The news is also obsessed by what’s recent. Almost everything that’s news must be something that has just now taken place. But the most recent thing isn’t by definition the most influential one. Everything in the world has a history. And that history determines in large part why something happens. Because the news usually keeps its eye trained on today, it blinds us to the longer term, both past and future. Informing us about power structures that have grown over time, like the historical roots of racism, or alerting us to gradual societal changes, like the financialization of our economy, is simply not natural to the forms and rhythms of daily news.
And the reason for that, lastly, is that the news revolves mainly around events. News has to have a hook, to use journalism jargon: a reason to report it now instead of later. That sounds logical, but it means that trends rarely make the evening news. For trends aren’t instances; they progress over time. That’s why the nightly news always ends with the weather, but never with the climate. You can’t say: “Today the climate changed”, even though it actually did..
This correspondent is endeavouring to emulate the example of Jason Zweig, personal finance correspondent for The Wall Street Journal and, coincidentally, editor of the revised edition of Benjamin Graham’s magnum opus, The Intelligent Investor. Zweig himself is something of an outlier within the profession. He was once asked at a journalism conference how he defined his job. His response: “My job is to write the exact same thing between 50 and 100 times a year in such a way that neither my editors nor my readers will ever think I am repeating myself.” As Zweig puts it, good advice rarely changes, whereas markets change constantly. “The temptation to pander is almost irresistible. And while people need good advice, what they want is advice that sounds good.”

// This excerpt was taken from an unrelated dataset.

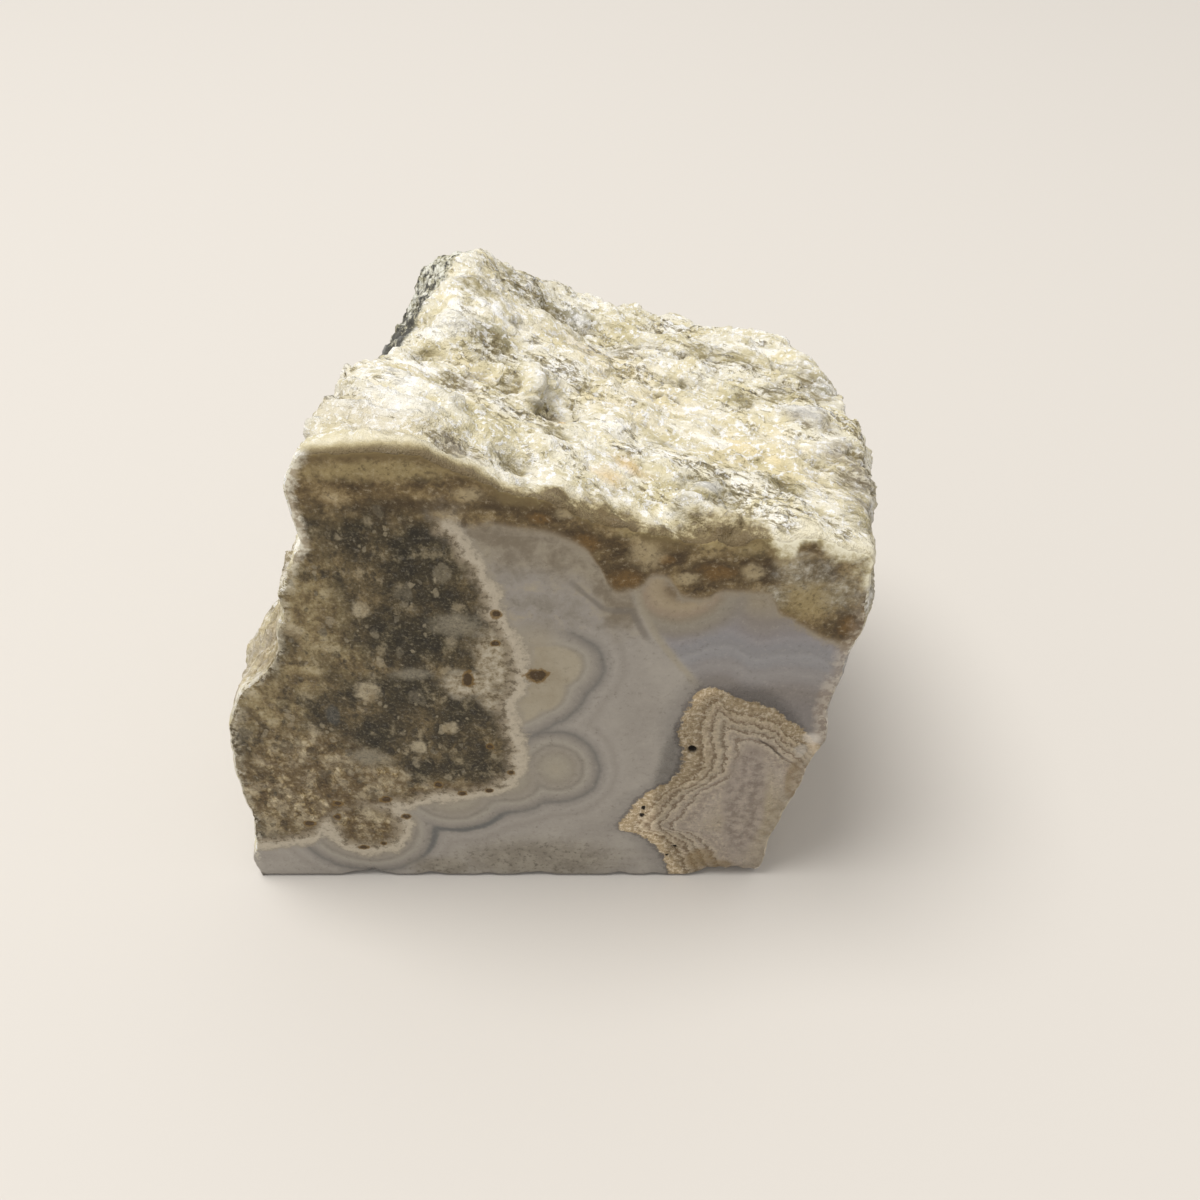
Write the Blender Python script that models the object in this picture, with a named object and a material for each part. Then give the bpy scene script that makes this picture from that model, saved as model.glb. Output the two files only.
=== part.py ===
"""Rough blue lace agate: one broken lump of vein rock, sawn flat across the front and ground flat underneath.

Metres, +Z up. The sawn face looks along -Y, and the origin is the centre of the base of the stone's box.
The lump is built up from sections taken front to back, hewn along the planes where the rock broke,
roughened into lumps, ledges and pits, and sawn last, so that only the saw leaves flat faces.
"""

import math

import bmesh
import bpy
from mathutils import Vector, noise

MM = 0.001

# Driving sizes, measured from the foot of the sawn face. X runs to the right and Y into the stone.
SAW_PLANE_Y = 0.0
BASE_PLANE_Z = 0.0
GRAIN = 0.85 * MM  # spacing of the broken skin's mesh before it is thinned
KEPT_TRIANGLES = 12400  # of the whole lump, before the saw cuts take their share
LUMP_SIZE = 15 * MM
LUMP_HEIGHT = 0.8 * MM
KNOB_SIZE = 5 * MM
KNOB_HEIGHT = 1.1 * MM
LEDGE_STEP = 4.8 * MM  # between one flake of the skin and the next
LEDGE_HEIGHT = 1.4 * MM
LEDGE_DIP = Vector((0.30, 0.50, 0.81)).normalized()  # the flakes lie square to this
LEDGE_WARP = 1.5  # how far the flakes wander, in steps
FLAKY_SHARE = 0.25  # above 0, more of the skin is flaky than not
RAGGED = 0.7  # how uneven the outlines of the landmarks are
STONE_COLOUR = (0.60, 0.57, 0.50, 1.0)
STONE_ROUGHNESS = 0.6

# Sections front to back: the depth in millimetres, then (x, z) points from the left foot up the left side,
# across the top, down the right side and back along the underside.
SAWN_OUTLINE = (
    (-33.8, -4), (-32, 9), (-32.5, 16), (-31.7, 23.5), (-27.7, 29.5), (-25.2, 35.5), (-22.8, 41.5),
    (-23.2, 47.8), (-21.8, 50.6), (-14, 50.6), (-7.5, 47.8), (-0.5, 44.5), (7, 42.2), (15, 42.6),
    (21, 41), (21.8, 35.5), (19.8, 25), (18, 11), (14.6, -4), (0, -5), (-16, -5),
)
SECTIONS = (
    (-4, *SAWN_OUTLINE),
    (0, *SAWN_OUTLINE),
    (
        8, (-33.2, -4), (-33.2, 8), (-33.6, 16), (-30.8, 23.5), (-26.7, 30), (-24.8, 36), (-23, 42),
        (-22.6, 46.3), (-21.4, 49.4), (-14, 49), (-7, 46.8), (0, 44.4), (7, 42.6), (15, 42.4),
        (21.9, 40.4), (23.4, 34), (20.6, 24), (18.5, 11), (15, -4), (0, -5), (-16, -5),
    ),
    (
        16, (-31, -4), (-33, 8), (-33, 16), (-29.2, 24), (-25.8, 31), (-24.2, 36.5), (-22.2, 41),
        (-21.4, 44.3), (-20, 46.4), (-14, 46.4), (-7, 44.8), (0, 43.2), (7, 42), (15, 41.6),
        (22.6, 40.2), (24.2, 33.5), (21.6, 23), (19, 10), (15.2, -4), (0, -5), (-16, -5),
    ),
    (
        25, (-28, -4), (-30.5, 8), (-31.5, 16), (-28.8, 24), (-25.4, 31), (-23, 36.5), (-20.4, 41),
        (-18.8, 43.4), (-17.6, 45), (-13, 46.2), (-7, 44.6), (0, 41.8), (7, 40.8), (14, 40.8),
        (22, 40.2), (24, 33.5), (21.8, 23), (19, 10), (15, -1), (0, -3), (-15, -3),
    ),
    (
        34, (-24, 2), (-28, 10), (-29, 17), (-27.4, 25), (-24.6, 31), (-22, 36.5), (-19.2, 41),
        (-17.6, 43.8), (-16.4, 45.8), (-12.2, 46.8), (-7, 43.6), (-1, 40.2), (6, 39.8), (12.8, 39.6),
        (18.8, 38.8), (22.2, 33.5), (21.4, 23), (18.5, 11), (13, 3), (0, 1), (-13, 1),
    ),
    (
        40, (-18, 7), (-24, 13), (-26, 19), (-25.6, 26), (-23.5, 31.5), (-20.6, 36.5), (-17.8, 40.5),
        (-16.6, 43.8), (-15.2, 45.6), (-11.5, 46.2), (-7.2, 43), (-2, 39.2), (4.5, 38.8), (10.5, 38),
        (15.6, 36.7), (19.8, 32), (19, 23), (16, 14), (10, 8), (0, 5), (-8, 5),
    ),
    (
        45.5, (-13, 14), (-19.5, 18), (-22, 23), (-22, 28), (-20.4, 32), (-18.6, 35.5), (-16.4, 38.5),
        (-15, 41), (-13.8, 43), (-10.5, 43.2), (-7, 41), (-3, 38.8), (2, 37.4), (7, 36.2),
        (12, 34.4), (14.8, 29), (14, 24), (11, 18), (6, 14), (-1, 11.6), (-7, 12),
    ),
)

# The large faces along which the rock broke: a point on each, the bearing of its outward normal in degrees
# round Z (0 right, 90 back, 180 left, 270 front), and the rise of that normal above level in degrees.
BREAKS = (
    ((-20, 40, 42), 152, 14),
    ((-8, 44.6, 38), 88, 22),
    ((14.8, 39.6, 36.6), 52, 26),
    ((20.4, 33, 22), 42, -6),
    ((2, 43.6, 26), 80, 2),
    ((-24, 36, 20), 132, -6),
    ((-14, 40, 12), 108, -28),
    ((10, 36, 8), 66, -34),
    ((-30, 24, 6), 152, -22),
    ((-8, 37, 4), 92, -52),
    ((23.4, 18, 30), 4, 1),
)

# What stands out of the skin or is knocked out of it: centre, radius, and height in millimetres.
LANDMARKS = (
    ((-11, 28, 46), 6.5, 0.9),
    ((-17, 12, 47), 5.5, 0.7),
    ((-5.6, 19.2, 44.4), 2.6, 1.5),
    ((-3.6, 16.2, 43.8), 2.3, -1.7),
    ((-9.2, 19.8, 45), 2.4, -1.3),
    ((-13, 21.4, 45.4), 2.6, -1.1),
    ((-6.4, 4.4, 46.4), 2.6, -1.0),
    ((3.4, 12.5, 43.4), 2.2, -0.9),
    ((10.2, 15.2, 42), 2.2, -0.9),
    ((5.4, 24.4, 41.2), 2.8, -0.9),
    ((13.6, 9.4, 42.2), 2.8, -0.8),
    ((23, 16, 40), 3.2, 0.5),
    ((16.5, 24, 41), 3.4, 0.7),
    ((-0.5, 35.5, 41), 3.0, -0.9),
    ((23.4, 22, 25), 5.0, -1.5),
    ((6, 43.5, 27), 5.5, -1.7),
    ((-15, 42, 22), 4.5, -1.4),
    ((-31.5, 22, 13), 5.0, -1.6),
    ((-28, 10, 33), 3.6, -0.9),
    ((-26, 24, 32), 4.5, 1.2),
    ((14, 40, 30), 4.5, 1.1),
)


def clear_scene():
    for old in list(bpy.data.objects):
        bpy.data.objects.remove(old)


def outward(bearing, rise):
    """The unit normal with this bearing round Z and this rise above level, both in degrees."""
    across = math.cos(math.radians(rise))
    turn = math.radians(bearing)
    return Vector((across * math.cos(turn), across * math.sin(turn), math.sin(math.radians(rise))))


def lofted(sections):
    """A closed shape through the sections, with both ends capped."""
    shape = bmesh.new()
    rings = []
    for depth, *outline in sections:
        rings.append([shape.verts.new(Vector((x, depth, z)) * MM) for x, z in outline])
    count = len(rings[0])
    for near, far in zip(rings, rings[1:]):
        for i in range(count):
            j = (i + 1) % count
            shape.faces.new((near[i], near[j], far[j], far[i]))
    shape.faces.new(rings[0])
    shape.faces.new(rings[-1])
    bmesh.ops.triangulate(shape, faces=shape.faces)
    bmesh.ops.recalc_face_normals(shape, faces=shape.faces)
    return shape


def split_off(shape, point, normal):
    """Cuts away what lies beyond a plane and closes the cut."""
    parts = shape.verts[:] + shape.edges[:] + shape.faces[:]
    cut = bmesh.ops.bisect_plane(
        shape, geom=parts, plane_co=point, plane_no=normal, clear_outer=True, dist=1e-7
    )
    rim = [item for item in cut["geom_cut"] if isinstance(item, bmesh.types.BMEdge)]
    bmesh.ops.triangle_fill(shape, edges=rim, use_beauty=True, normal=normal)


def hewn_lump():
    """The lump as it broke: the lofted sections, cut along each break."""
    shape = lofted(SECTIONS)
    for point, bearing, rise in BREAKS:
        split_off(shape, Vector(point) * MM, outward(bearing, rise))
    return shape


def store(shape, stone):
    shape.to_mesh(stone.data)
    shape.free()


def settled(stone):
    """The stone with its modifier made real, as a new shape."""
    graph = bpy.context.evaluated_depsgraph_get()
    shape = bmesh.new()
    shape.from_mesh(stone.evaluated_get(graph).data)
    stone.modifiers.clear()
    shape.normal_update()
    return shape


def give_even_skin(stone):
    """Remeshes the hewn lump evenly and takes the knife edges off its breaks."""
    remesh = stone.modifiers.new("even skin", "REMESH")
    remesh.mode = "VOXEL"
    remesh.voxel_size = GRAIN
    shape = settled(stone)
    for _ in range(2):
        bmesh.ops.smooth_vert(
            shape, verts=shape.verts, factor=0.5, use_axis_x=True, use_axis_y=True, use_axis_z=True
        )
    store(shape, stone)


def landmark_height(at):
    total = 0.0
    for centre, radius, height in LANDMARKS:
        uneven = 1.0 + RAGGED * noise.noise(at / (radius * MM) + Vector(centre))
        reach = (at / MM - Vector(centre)).length / radius * uneven
        total += height * MM * max(0.0, 1.0 - reach * reach)
    return total


def skin_height(at):
    """How far the broken skin stands out from the hewn lump at this point."""
    lumps = noise.fractal(at / LUMP_SIZE, 1.0, 2.1, 3) * LUMP_HEIGHT
    knobs = (0.5 - noise.voronoi(at / KNOB_SIZE)[0][0]) * KNOB_HEIGHT
    wander = noise.noise(at / LUMP_SIZE * 1.7) * LEDGE_WARP
    along_flake = (at.dot(LEDGE_DIP) / LEDGE_STEP + wander) % 1.0
    flaky = max(0.0, noise.noise(at / LUMP_SIZE * 1.3 + Vector((7.1, 3.3, 5.9))) + FLAKY_SHARE)
    ledges = (along_flake - 0.5) * LEDGE_HEIGHT * flaky
    return lumps + knobs + ledges + landmark_height(at)


def roughen(stone):
    shape = bmesh.new()
    shape.from_mesh(stone.data)
    shape.normal_update()
    moves = [(vert, vert.normal * skin_height(vert.co)) for vert in shape.verts]
    for vert, move in moves:
        vert.co += move
    store(shape, stone)


def thin_out(stone):
    """Drops triangles where the skin is nearly flat, which keeps the edges of the breaks."""
    thin = stone.modifiers.new("thinned", "DECIMATE")
    thin.ratio = KEPT_TRIANGLES / (2 * len(stone.data.polygons))
    thin.use_collapse_triangulate = True
    store(settled(stone), stone)


def saw(stone):
    """Saws the front and grinds the base flat, then sets the origin at the centre of the base's box."""
    shape = bmesh.new()
    shape.from_mesh(stone.data)
    split_off(shape, Vector((0, SAW_PLANE_Y, 0)), Vector((0, -1, 0)))
    split_off(shape, Vector((0, 0, BASE_PLANE_Z)), Vector((0, 0, -1)))
    bmesh.ops.recalc_face_normals(shape, faces=shape.faces)
    low, high = [
        Vector([pick(vert.co[axis] for vert in shape.verts) for axis in range(3)]) for pick in (min, max)
    ]
    centre_of_base = Vector(((low.x + high.x) / 2, (low.y + high.y) / 2, BASE_PLANE_Z))
    bmesh.ops.translate(shape, vec=-centre_of_base, verts=shape.verts)
    store(shape, stone)


def stone_material():
    material = bpy.data.materials.new("stone")
    material.use_nodes = True
    surface = material.node_tree.nodes["Principled BSDF"]
    surface.inputs["Base Color"].default_value = STONE_COLOUR
    surface.inputs["Roughness"].default_value = STONE_ROUGHNESS
    surface.inputs["Metallic"].default_value = 0.0
    return material


clear_scene()
stone = bpy.data.objects.new("stone", bpy.data.meshes.new("stone"))
bpy.context.scene.collection.objects.link(stone)
store(hewn_lump(), stone)
give_even_skin(stone)
roughen(stone)
thin_out(stone)
saw(stone)
stone.data.materials.append(stone_material())
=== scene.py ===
import math

import bmesh
import bpy
from mathutils import Matrix, Vector, geometry, kdtree, noise


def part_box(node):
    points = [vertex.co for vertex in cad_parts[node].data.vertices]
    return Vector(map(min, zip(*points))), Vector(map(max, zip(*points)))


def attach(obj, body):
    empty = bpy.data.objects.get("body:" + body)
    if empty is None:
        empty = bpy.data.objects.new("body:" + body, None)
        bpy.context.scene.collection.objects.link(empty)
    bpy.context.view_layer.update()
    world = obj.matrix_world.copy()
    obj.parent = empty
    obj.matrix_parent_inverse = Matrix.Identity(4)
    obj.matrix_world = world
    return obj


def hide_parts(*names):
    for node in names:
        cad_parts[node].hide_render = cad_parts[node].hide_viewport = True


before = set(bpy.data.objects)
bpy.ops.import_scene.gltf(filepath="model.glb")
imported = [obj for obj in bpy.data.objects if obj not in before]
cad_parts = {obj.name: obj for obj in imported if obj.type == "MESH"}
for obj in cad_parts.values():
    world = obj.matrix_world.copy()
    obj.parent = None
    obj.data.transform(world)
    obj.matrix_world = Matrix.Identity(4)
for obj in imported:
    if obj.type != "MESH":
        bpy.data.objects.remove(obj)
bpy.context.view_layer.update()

# The lump: vein rock broken out by hand, with a skin of coarse quartz grains, thin flakes and pits.
# Its body is the CAD solid, given a fine even mesh. The skin is roughened first, the saw cuts come after
# it, so that their rims run through the grains, and the rims are worn last.

MM = 0.001
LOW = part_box("stone")[0]
FOOT = Vector((4.881 * MM, LOW.y, LOW.z))  # all places are taken from this mark on the sawn face's foot
SKIN_MESH = 0.36 * MM
SPARE = 2.6 * MM  # rock left in front of the saw cut and under the base until they are cut
SAWN_NET = 0.42  # the spacing of the points, in millimetres, over which each cut is closed
GROUND_NET = 1.2
FLAKE_BEARING = math.radians(-31)  # the flakes run this way in plan
FLAKE_LENGTH = 3.2  # how much longer than wide
SKIN_SEED = 4

noise.seed_set(SKIN_SEED)  # the grains and knobs wander off their places in the same way every time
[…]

Zweig sees his role as betting on regression to the mean while most investors, and financial journalists, are betting against it. Zweig tries to discourage his readers from chasing the latest hot trend and to think instead about investing in what is unpopular. “Instead of pandering to investors’ own worst tendencies, I try to push back. My role is also to remind them constantly that knowing what not to do is much more important than what to do. Approximately 99% of the time, the single most important thing investors should do is absolutely nothing.” But advising people to do nothing is not the best way of selling column inches or airtime. Human beings are suckers for narrative. We love to be entertained with great stories.
We were motivated to re-read each of these fine essays on the back of the (mainstream) media firestorm over the Wuhan coronavirus this past month. Wuhan seemingly has all the trappings of a classic triumph of narrative over relevance, at least for most investors in this world. Should we panic ? Should we sell ? Kind of depends on a) an unknowable future and b) what you own in the first place.
So in light of the alarmist media chatter, and in light of the fact that we’re not virologists, we are going to recommend a bold and decisive plan of campaign. Just for once, we’re going to go with ignorance for a change.